Pendant 27,5 heures sur six semaines, ils ont fait obstruction aux audiences du comité jusqu’à ce que les libéraux présentent une motion à la Chambre des communes pour forcer le comité à mettre un terme à son étude du projet de loi.

L’obstruction systématique consistait notamment à proposer près de 20 000 amendements à un projet de loi qui ne fait que 18 pages, la page de couverture comprise.

Lorsque le projet de loi a été mis en demeure de revenir à la Chambre, les conservateurs ont proposé 205 amendements supplémentaires.

Cela aurait pu déclencher une autre séance de vote marathon du jour au lendemain, quelques jours seulement après que les conservateurs ont déclenché un autre marathon de votes de 30 heures sur les plans de dépenses du gouvernement.

Le projet sur la glace

Les libéraux ont réagi en retirant entièrement le projet de loi du Feuilleton, la leader parlementaire de l’époque, Karina Gould, affirmant qu’elle mettait les conservateurs en «pause».

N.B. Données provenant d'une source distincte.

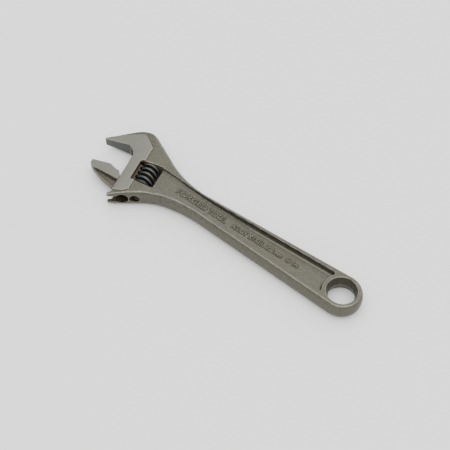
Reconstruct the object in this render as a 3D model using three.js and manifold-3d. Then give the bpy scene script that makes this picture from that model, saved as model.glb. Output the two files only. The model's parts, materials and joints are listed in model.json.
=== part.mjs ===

Mais le gouvernement n’a pas remis le projet de loi à son ordre du jour lorsque la Chambre a siégé pendant trois semaines, en janvier et février.

Le leader parlementaire Steven MacKinnon, qui remplace temporairement Mme Gould pendant qu’elle est en congé de maternité, a proposé lundi d’éviter de répéter un marathon de votes en présentant une motion qui empêcherait la Chambre de siéger entre minuit et 9 heures.

M. MacKinnon a affirmé que le projet de loi C-50 est l’une des raisons pour lesquelles la motion est nécessaire, mais il ne s’est pas engagé à dire le moment où le gouvernement le ramènerait dans le débat.

«Cela fait partie d’une longue série de lois sur lesquelles nous voulons progresser, et nous espérons que cette motion sera utile», a-t-il expliqué.

Mme Rougeot regrette que si le projet de loi n’est pas adopté bientôt, les délais de création du premier plan de travail et de l’organisme consultatif seront presque impossibles à respecter avec la consultation appropriée requise auprès des travailleurs.

Elle craint également que si le projet de loi et ses composantes ne sont pas bien établis avant les prochaines élections et que les conservateurs gagnent, il sera beaucoup plus facile d’annuler tout progrès.